Fermented Lemon Pickle, South Indian Style

In its simplest form, fermenting vegetables just involves submerging vegetables in salty liquid and leaving it alone to let the wild bacteria do its work.  Katz, again in his excellent book The Art of Fermentation,  which I regard as the bible of fermented foods, lists the following steps:

  1. Chop or grate vegetables
  2. Salt the vegetables (and squeeze with clean hands for some vegetables to release liquid)
  3. Pack the vegetables in a jar tightly
  4. Wait
Amma’s fermented lemon pickle follows the same steps as above, and adds a final step which involves pickling with oil and spices.  Again Katz in his book observes correctly that Indian pickling is not an unified tradition – each state, each region, each sub-culture, and even each family has its prized pickling method.  Most will add heated mustard or sesame oil, some may not.  Some will leave it out in the sun, but some will just leave it in a cool place inside.  Some will add lemon juice, some will not.  Most of them will use a ceramic crock, called “jaadi” in Tamil for fermenting.  (If I asked three of my aunts how they made lemon pickle, I would get 3 different recipes and probably some family folklore to boot!)
Fermented Lemon Pickle, South Indian Style
A variety of vegetables are pickled in India, with lemon/lime being universal all over India.  I found that the lemons growing in my backyard are called Eureka lemons.  They are medium-sized, smaller than an orange, very juicy and not at all sweet (unlike Meyer lemons).
Here’s amma’s South-Indian style fermented Eureka lemon pickle recipe.  In Southern India, this type of pickle is a pantry staple through the year and just a small piece is consumed every day as a side with rice and yogurt.
Recipe for Fermented Lemon Pickle, South-Indian Style
Ingredients:
  • 2-3 medium-sized lemons
  • 3 tsp of salt
  • 4 Tbsp sesame oil
  • 1 tsp mustard seeds
  • 4 tsp red chili powder
  • 1/2 tsp turmeric
  • A pinch asafoetida (optional)
  • A pinch roasted powdered fenugreek seeds (optional)
Method:
Fermenting the lemons:
  • Have a clean dry glass or ceramic jar ready (avoid metal or plastic).  Also, have a dry plate and knife ready
  • Wash the lemons and dry thoroughly
  • Chop in to 1/2″ pieces on a plate so that you do not lose any of the juice and start filling the jar as you chop
  • Sprinkle a bit of salt each time you fill the jar
  • When the jar is full, close the lid and give it a shake
  • Leave it on the kitchen counter to ferment for a week or more (longer the better).  Every now and then pick up the bottle and give it a good shake.  By the end of a week most of the lemon will be submerged in liquid
Making the pickle:
  • Heat the sesame oil in a pan until almost smoking
  • Add the mustard seeds and when they start popping switch off the heat
  • Add the turmeric and red chili powder (and asafoetida and fenugreek seed powder if using)
  • Allow the foaming to subside and give it a stir
  • Add the fermented lemons and mix well
  • Scoop it up in to a clean dry glass jar.

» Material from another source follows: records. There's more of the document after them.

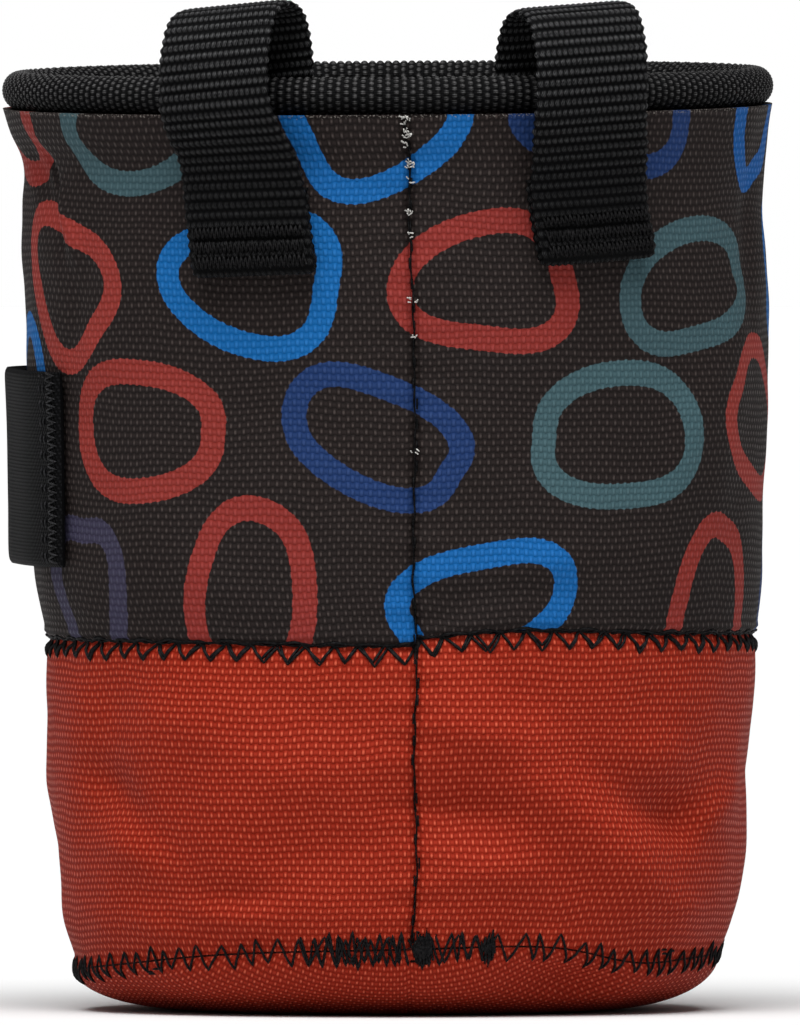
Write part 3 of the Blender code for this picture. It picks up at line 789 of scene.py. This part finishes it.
# Coarse yarn: |cos(pi u)|^0.7 in cords, times beads |cos(pi v)|^0.8 set half a step from one cord
# to the next
def cordRelief(u, v, beading=0.70):
    cord = np.abs(np.cos(math.pi * u)) ** 0.7
    beads = np.abs(np.cos(math.pi * (v + 0.5 * (np.floor(u + 0.5) % 2)))) ** 0.8
    return cord * (1 - beading + beading * beads)


# The rim: centre + (thick + relief) cos turn outwards + (tall + relief) sin turn up, round an oval
def rimPiece():
    count = rim["ribs"] * rim["perRib"]
    thick, tall = bag["rimThick"] / 2, bag["rimTall"] / 2
    fine = np.linspace(0, 2 * math.pi, 2881)
    x, y, _, _ = outline(fine, bag["halfWidth"] - thick, bag["halfDepth"] - thick)
    run = runAlong(np.stack([x, y], axis=-1))
    angles = np.interp(np.linspace(0, run[-1], count, endpoint=False), run, fine)
    x, y, outX, outY = outline(angles, bag["halfWidth"] - thick, bag["halfDepth"] - thick)
    x = x + bag["rimMiddle"]
    centre = np.stack([x, y, bag["rimCentre"] + rimTilt(x, y)], axis=-1)
    turns = np.linspace(0, 2 * math.pi, rim["around"], endpoint=False)[:, None]
    u = np.arange(count)[None, :] / rim["perRib"]
    v = turns / (2 * math.pi) * rim["rows"]
    raised = cordRelief(u, v)
    relief = rim["relief"] * (raised - 0.75)
    relief = relief + 0.12 * np.sin(5 * angles[None, :] + 2.0) * np.cos(turns)
    across = (thick + relief) * np.cos(turns)
    up = (tall + relief) * np.sin(turns)
    points = np.stack([centre[:, 0] + outX * across, centre[:, 1] + outY * across,
                       centre[:, 2] + up], axis=-1)[::-1]
    faces = gridFaces(rim["around"], count, joinRows=True, joinColumns=True)
    flat = gridMap(faces, count, run[-1] / count, rim["girth"] / rim["around"])
    return makePiece("rim_tape", points, faces, flat=flat[..., ::-1],
                     dye=reliefInk(raised[::-1], faces))


finish(rimPiece(), [tapeMaterial], "rim_binding")
print("rim made")

loops = {
    "width": 19.0, "thick": 1.5, "hem": 13.5, "tack": 7.0, "outerSpace": 5.0, "innerSpace": 3.0,
    "top": 157.0, "innerLeg": 20.0, "ribs": 20, "rowPitch": 1.52, "perRow": 5.6, "relief": 0.52,
    # angles at tack and rim, way it faces and roll in degrees; slant as a slope; bottom as a share
    "left": {"tack": -20.6, "rim": -22.9, "facing": -28.0, "roll": 5.0,
             "slant": 0.035, "bottom": 0.797},
    "right": {"tack": 31.3, "rim": 28.0, "facing": 26.0, "roll": 4.0,
              "slant": 0.075, "bottom": 0.812},
}


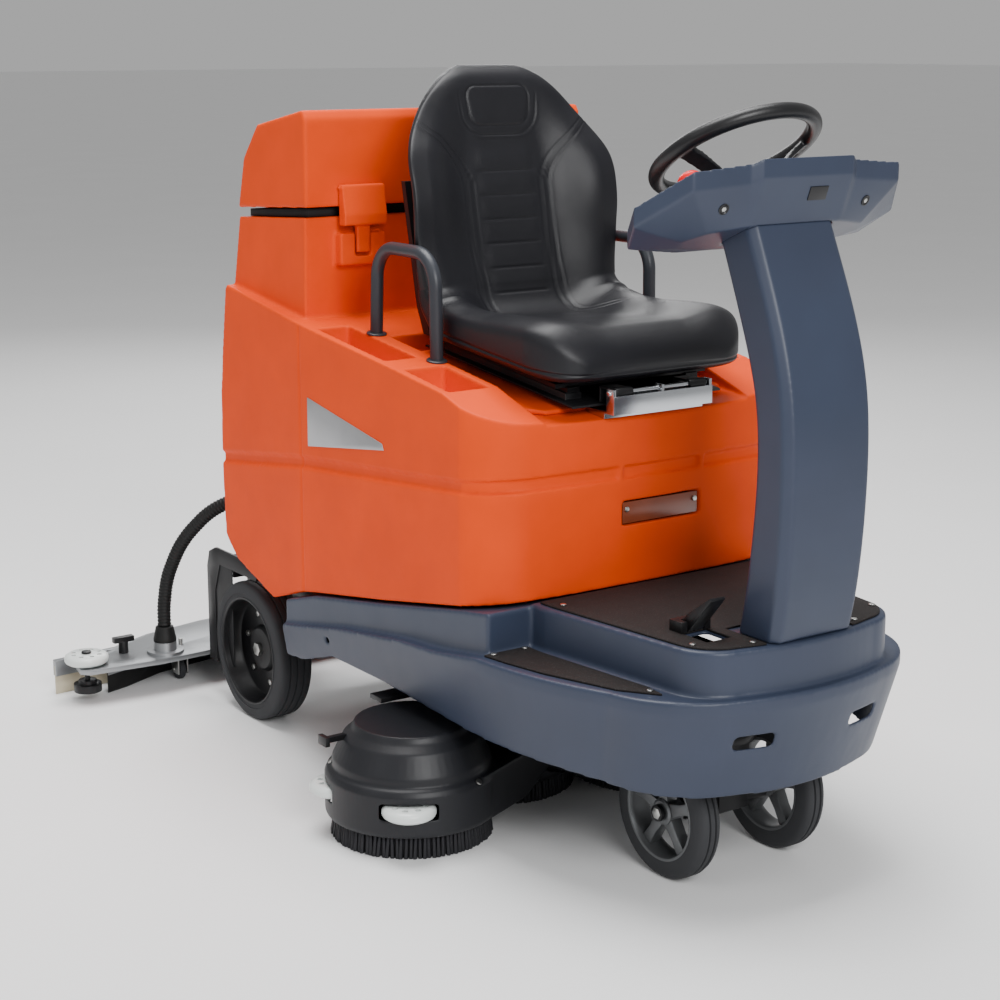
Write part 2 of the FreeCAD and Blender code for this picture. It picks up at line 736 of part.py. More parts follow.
def tank_lid():
    half = val("tower_half") + 3
    shape = side_prism(LID_SIDE, -half, half)
    inner = [(75, 1100), (75, 1300), (256, 1274), (314, 1210), (338, 1100)]
    shape = shape.cut(side_prism(inner, -half + 7, half - 7))
    for sign in (1, -1):
        x = 216 * sign
        ear = solid_block((x - 18, x + 18), (330, 370), (1116, 1140))
        knuckle = Part.makeCylinder(9, 36, Vector(x - 18, HINGE_Y, HINGE_Z), Vector(1, 0, 0))
        arm = solid_block((x - 18, x + 18), (353, 370), (HINGE_Z, 1130))
        bore = Part.makeCylinder(5.05, 60, Vector(x - 30, HINGE_Y, HINGE_Z), Vector(1, 0, 0))
        shape = shape.fuse([ear, knuckle, arm]).cut(bore)
    return shape.removeSplitter()


feature("tank_lid", tank_lid())
screws += [rod(5, 84, x, HINGE_Y, HINGE_Z, "X") for x in (-258, 174)]


def lid_gasket():
    """A black seal that closes the gap between the tower and the lid."""
    outer = side_prism([(92, 1107.6), (92, 1126.0), (330, 1109.2), (330, 1093.8)], -315, 315)
    return outer.cut(solid_block((-298, 298), (107, 320), (1000, 1200)))


feature("lid_gasket", lid_gasket())
LATCH_SIDE = [(63.5, 1171), (50, 1170), (40, 1112), (40, 1092), (50, 1092), (52, 1037), (60, 1037),
              (62, 1092), (64.5, 1100)]


def lid_latch():
    flap = side_prism(LATCH_SIDE, -260, -162)
    sides = [solid_block((-270, -226), (30, 80), (1030, 1091)),
             solid_block((-196, -150), (30, 80), (1030, 1091))]
    trunnion = Part.makeCylinder(3, 108, Vector(-265, 58, 1165), Vector(1, 0, 0))
    return flap.cut(sides[0]).cut(sides[1]).fuse(trunnion)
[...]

If you avoid getting moisture on it by using a clean dry spoon every time, the pickle can be stored outside even for up to a year.  Alternately store it in the refrigerator.  The pickle will only taste better as it ages.

Fermented Lemon Pickle, South Indian Style
There is still a lot to be explored in the world of fermentation and I hope Veggie Sutra readers are not bored!  I know V wants me to move on to home-made granola (and I also remember my young cousin requesting me for a recipe), but that has to wait at least until I have made a batch of sauerkraut at home, and have mastered kombucha and shrub!   Requests from readers will be duly added to the queue!

2 comments

  1. How do you use pickled lemon?

    1. Typically it is used as a relish on the side with any South Indian meal, especially with rice and yogurt.